I've always understood SAS to have higher perfromance potential but this was the first time I've had a direct side-by-side comparison. This just continues to reinforce theory #1 - There will never be a "fast enough" server.
We have another customer that is in the process of a hardware upgrade. They are replacing a 14 drive SCSI array with a 45 drive SAS array. We'll be doing a NAV upgrade this summer. Should be interesting.
IMHO you cannot easily judge SAS vs. SCSI only by results in processing time.
28 disk = 2 x 14 disk array, minimum 2 SCSI buses. If you have only 2 SCSI buses then 14 disk/bus very likely causes congestion. On the other hand SAS is a PTP interface - all disks can transfer simultaneously (if controller is smart enough)
Apart from SAS and SCSI differences there might be quite a few other differences: in physical disk parameters (disk rotation speed, disk seek times, disk internal cache), controller settings (amount of cache, cache mode, RAID config details), OS config details etc.
Regards,
Slawek
Dynamics NAV, MS SQL Server, Wherescape RED;
PRINCE2 Practitioner - License GR657010572SG
GDPR Certified Data Protection Officer - PECB License DPCDPO1025070-2018-03
They are both 64 bit OS and SQL
The SCSI system has 4 quad core processors (2.67 MHZ) while the SAS system has 2 quad core (1.87)
All controllers are set to 100% Read cache
The SCSI system is using 72 GB 15K 3.5 inch drives. The SAS system is using 146 GB 10K 2.5 inch drives. The SCSI drives has somewhat better specs.
I've spent a few hours collecting performance data from the two systems. The only noticable difference was the rate at which data was being transferred to and from the drive system.
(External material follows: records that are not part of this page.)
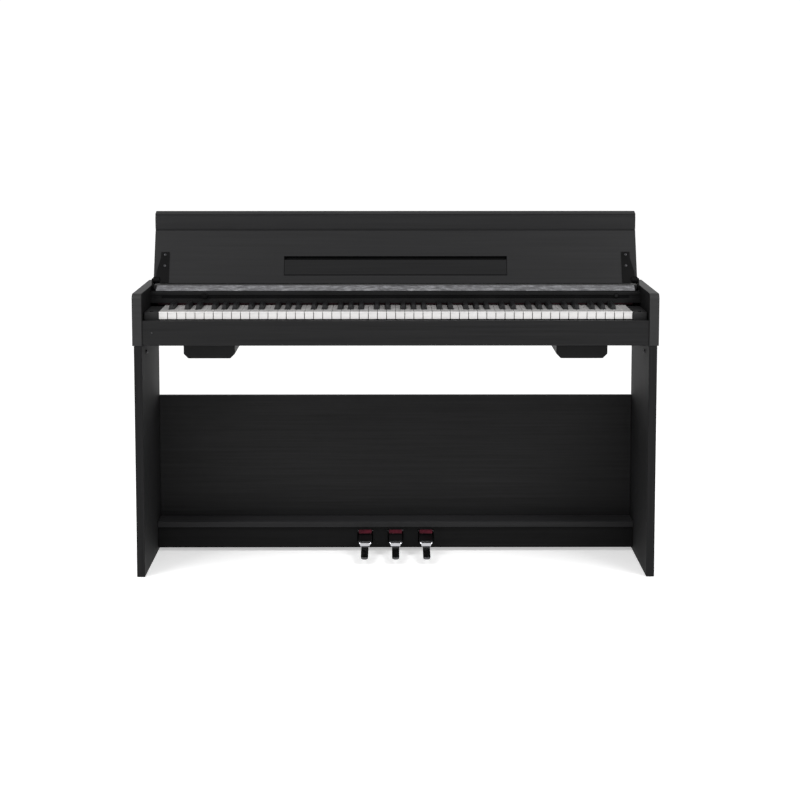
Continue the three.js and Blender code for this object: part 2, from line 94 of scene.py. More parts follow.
# Keyboard, as the frame has it.
WHITE_COUNT = 52
KEY_COUNT = 88
KEY_PITCH = 23.5 * MM
KEY_GAP = 1.0 * MM
BLACK_SLOT = 15.5 * MM
SHARP_SHIFT = {
    "c_sharp": -2.5 * MM, "d_sharp": 2.5 * MM,
    "f_sharp": -3.5 * MM, "g_sharp": 0.0, "a_sharp": 3.5 * MM,
}
SCALE = ["c", "c_sharp", "d", "d_sharp", "e", "f", "f_sharp", "g", "g_sharp", "a", "a_sharp", "b"]
FIRST_NOTE = 9
SINGLE_OCTAVE = 4
KEY_GROUPS = {"a0_to_b1": (0, 1), "c2_to_b3": (2, 3), "c5_to_b6": (5, 6), "c7_to_c8": (7, 8)}

# The pocket that the music ledge folds into, in the lid's own frame.
POCKET_LOW = 12.5 * MM
POCKET_HIGH = 66.5 * MM
POCKET_DEPTH = 8.0 * MM

# The lid's lean at rest, and its hinges.
LID_LEAN = math.radians(23.5)
STRAP_MIDDLE = 616 * MM
STRAP_FACE = 4.3 * MM
STRAP_SCREW_HEIGHTS = (70 * MM, 39 * MM)
KNUCKLE_START = 628.7 * MM

# Fasteners and the lamp.
REAR_LEG_BOLT_Y = 100 * MM
BACK_PANEL_SCREW_Z = 76.5 * MM
LAMP_Z = 638 * MM
REAR_SCREW_RADIUS = 3.4 * MM

# Heights of the felts and of the plate under the pedals.
SLOT_FELT_LOW = 48.5 * MM
SLOT_FELT_HIGH = 59.6 * MM
PEDAL_COVER_LOW = 10.5 * MM
PEDAL_COVER_HIGH = 12.5 * MM


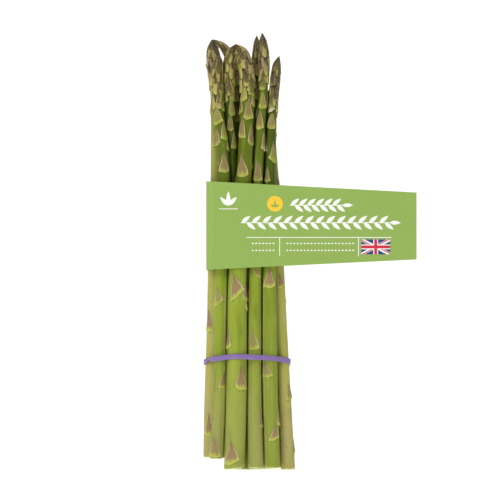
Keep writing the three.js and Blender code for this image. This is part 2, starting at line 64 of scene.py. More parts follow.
# Bracts
GOLDEN_ANGLE = 137.508
FIRST_BRACT = 4.5
FIRST_SCALE = 3
SCALE_STEP = 0.5
SCALE_GROWTH = 0.042
BRACT_STEP_NEAR = 1.05
BRACT_STEP_GROWTH = 0.13
SPARSE_FROM = 64
SPARSE_GROWTH = 0.19
FRONT_ARC = 78
FOOT_CLEAR = 9
BAND_CLEAR = 9
CELL_GAP = 0.1
COVER_MARGIN = 3
CREVICE_REACH = 2.3  # skin nearer than this to another spear gets painted shade high up and is painted paler, a painted highlight, low down
EDGE_REACH = 0.5  # skin this close to another scale leaf's edge gets a painted shadow

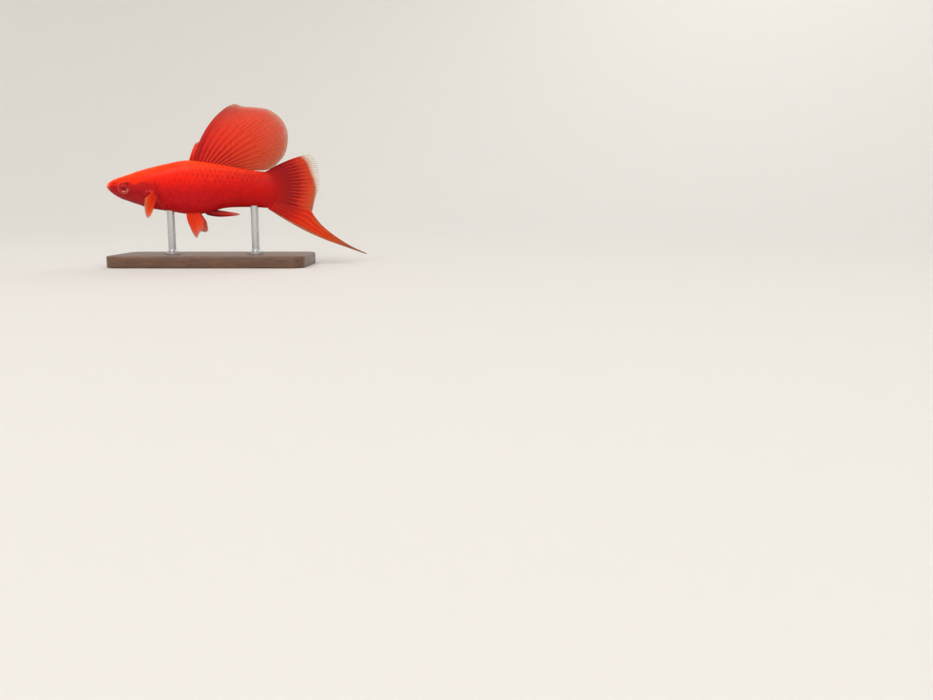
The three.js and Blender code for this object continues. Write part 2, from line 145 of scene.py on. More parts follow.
class Reading:
    """A smooth value along the fish, eased in square roots so that the snout comes out round."""

    def __init__(self, pairs: Pairs) -> None:
        """Prepares the slopes.

        Args:
            pairs: the value at stations, as (along, value).
        """
        self.xs = [math.sqrt(x) for x, _ in pairs]
        self.ys = [y for _, y in pairs]
        last = len(pairs) - 1
        ends = [(max(i - 1, 0), min(i + 1, last)) for i in range(last + 1)]
        self.slopes = [(self.ys[b] - self.ys[a]) / (self.xs[b] - self.xs[a]) for a, b in ends]

    def __call__(self, along: float) -> float:
        """Reads the value.

        Args:
            along: place along the fish.

        Returns:
            The value there.
        """
        x = clamp(math.sqrt(max(along, 0.0)), self.xs[0], self.xs[-1])
        i = int(clamp(bisect_right(self.xs, x) - 1, 0, len(self.xs) - 2))
        width = self.xs[i + 1] - self.xs[i]
        t = (x - self.xs[i]) / width
        value = self.ys[i] * (1 + 2 * t) * (1 - t) ** 2 + self.ys[i + 1] * t * t * (3 - 2 * t)
        return value + width * (
            self.slopes[i] * t * (1 - t) ** 2 + self.slopes[i + 1] * t * t * (t - 1)
        )


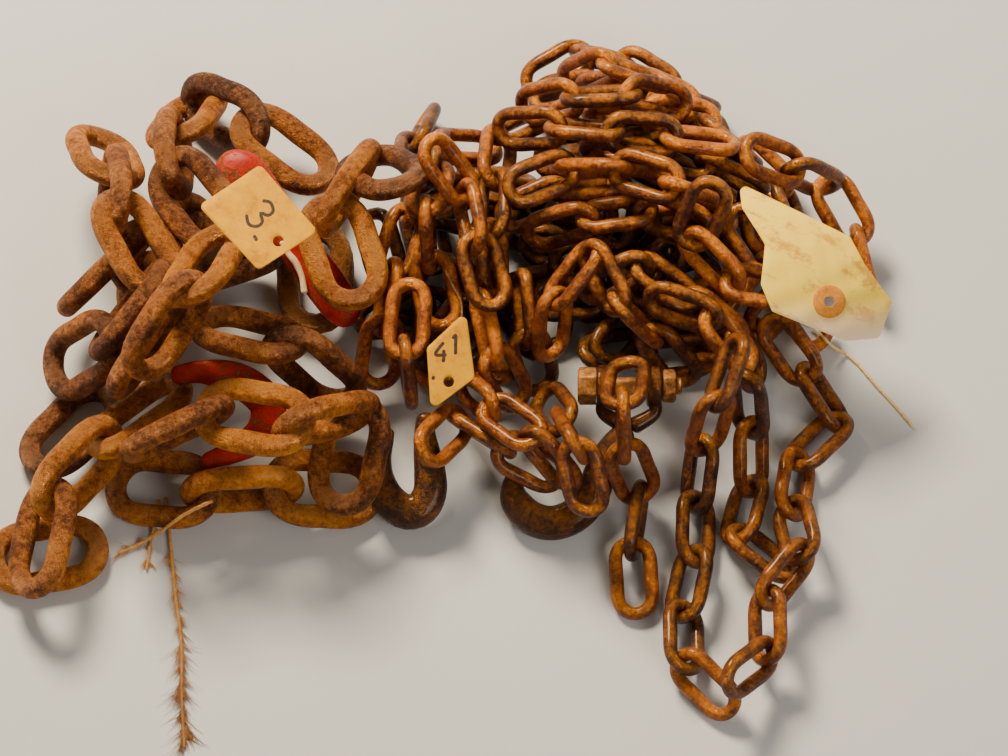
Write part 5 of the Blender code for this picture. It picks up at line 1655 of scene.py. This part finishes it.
def number_strokes(tag, marks):
    """Each stroke's route in the picture, turned and set in place, as a flat bar on the tag."""
    lift = TAGS[tag][2] / 2
    shapes = []
    for digit, middle, size, turn in marks:
        angle = math.radians(turn)
        turning = size * np.array(((math.cos(angle), -math.sin(angle)),
                                   (-math.sin(angle), -math.cos(angle))))
        for stroke in DIGITS[digit]:
            places = middle + stroke @ turning
            route = bar_route(np.column_stack((places, np.full(len(places), INK_WIDTH))), INK_STEP)
            bar = bar_surface(route, INK_THICKNESS, lambda flat: bends[tag](flat) + lift,
                              INK_STATIONS, flatness=2.0)
            shapes.append((bar, False))
    return shapes


# Each mark: its digit, its place in the photograph, its size and its turn in degrees.
MARKS = {"yellow_tag_upper": (("3", (263, 216), 1.15, -48), ("-", (258, 240), 0.8, -60)),
         "yellow_tag_lower": (("4", (441, 352), 0.75, 0), ("1", (455, 345), 0.75, 0),
                              ("-", (434, 378), 0.5, 75))}
for tag, marks in MARKS.items():
    points, faces, caps = joined(number_strokes(tag, marks))
    make_piece(tag + "_number", to_world(points), faces, ink, "yellow_plastic", (), caps)
print("numbers made")

# %% [markdown]
# ## Ties
#
# A flat strap of soiled white plastic holds the upper tag and a thin wire the lower one. Both are bars
# along short routes again, one nearly flat and one round.

# %% The two ties
PLASTIC_TIE = ((279, 240, 2.4), (286, 252, 3.2), (294, 262, 3.6), (300, 276, 3.0), (303, 293, 3.6))
WIRE_TIE = ((445, 270, 1.3), (453, 287, 1.3), (461, 303, 1.3), (460, 330, 1.3), (452, 360, 1.3),
            (449, 380, 1.3))
tie_plastic = Finish("soiled_tie_plastic", Roughness=0.4, Coat_Weight=0.2)
soil = tie_plastic.noise(220, 4, 0.6)
off_white = tie_plastic.ramp(soil, (0.35, (0.90, 0.72, 0.46)), (0.7, (0.62, 0.38, 0.16)))
tie_plastic.surface(off_white, height=soil, depth=0.0001)
tie_wire = Finish("tie_wire", Roughness=0.45, Metallic=0.6)
dull = tie_wire.noise(400, 3)
tie_wire.surface(tie_wire.ramp(dull, (0.35, (0.30, 0.15, 0.05)), (0.7, (0.72, 0.45, 0.16))))
# Each tie: its node, its route, its finish and slot, and how square its section is.
TIES = (("plastic_tie", PLASTIC_TIE, tie_plastic, "white_plastic", 3.0),
        ("wire_tie", WIRE_TIE, tie_wire, "twine", 2.0))
TIE_THICKNESS = 0.9
TIE_STATIONS = 48
for name, rows, finish, slot, squareness in TIES:
    route = bar_route(rows, FINE_STEP)
    grid = bar_surface(route, TIE_THICKNESS, node_height(name), TIE_STATIONS, squareness)
    points, faces, caps = joined([(grid, False)])
    make_piece(name + "_strap", to_world(points), faces, finish, slot, [name], caps)
print("ties made")

# %% [markdown]
# ## Floor and light
#
# A pale plain floor takes the shadows. One soft lamp from behind and above gives the long glints along
# the links, and a weaker, wider one in front opens the shadows. Lamps and sky are warm, as the light in
# the photograph is, and a floor that is painted a little blue comes out grey under them.

# %% Floor
FLOOR_HALF = 6.0
floor_mesh = bpy.data.meshes.new("floor")
corners = [(-FLOOR_HALF, -FLOOR_HALF, 0), (FLOOR_HALF, -FLOOR_HALF, 0), (FLOOR_HALF, FLOOR_HALF, 0),
           (-FLOOR_HALF, FLOOR_HALF, 0)]
floor_mesh.from_pydata(corners, [], [(0, 1, 2, 3)])
floor = new_object("floor", floor_mesh)
floor_paint = Finish("pale_floor", Roughness=0.8)
cloudy = floor_paint.ramp(floor_paint.noise(3.0), (0.3, (0.56, 0.60, 0.66)), (0.7, (0.60, 0.64, 0.70)))
floor_paint.surface(cloudy)
floor_mesh.materials.append(floor_paint.material)
print("floor laid")

# %% Lamps and sky
# Each lamp: its name, its place, its size in metres, its power in watts and its tint.
LAMPS = (("key", (-0.60, 1.25, 1.45), 0.6, 98.0, (1.0, 0.80, 0.55)),
         ("front", (0.9, -1.2, 1.3), 0.8, 15.0, (1.0, 0.88, 0.76)))
SKY_TINT = (0.84, 0.70, 0.52)
SKY_STRENGTH = 0.27
for name, place, size, power, tint in LAMPS:
    lamp_data = bpy.data.lights.new(name, "AREA")
    lamp_data.size = size
    lamp_data.energy = power
    lamp_data.color = tint
    lamp = new_object(name, lamp_data)
    lamp.location = place
    away = -np.array(place)
    lamp.rotation_euler = (math.atan2(math.hypot(away[0], away[1]), -away[2]), 0,
                           math.atan2(away[1], away[0]) - math.pi / 2)
world = bpy.data.worlds.new("studio")
world.use_nodes = True
sky = world.node_tree.nodes["Background"]
sky.inputs["Color"].default_value = (*SKY_TINT, 1)
sky.inputs["Strength"].default_value = SKY_STRENGTH
bpy.context.scene.world = world
print("lamps:", [lamp[0] for lamp in LAMPS])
On average the numbers from the SAS system were better then double that of the SCSI system. Also the numbers from the SAS system were fairly steady while the SCSI traffic was somwhat bursty.
BTW - The SCSI drives are across 4 channels. And yes channel congestion may be an issue. It's quite possible that the 28 drives cannot reach full I/O potential on only 4 channels. But isn't that just further evidence of the superior SAS technology?
The SAS system may not be responsible for 100% of the performance difference but it is definitely the major contributing factor.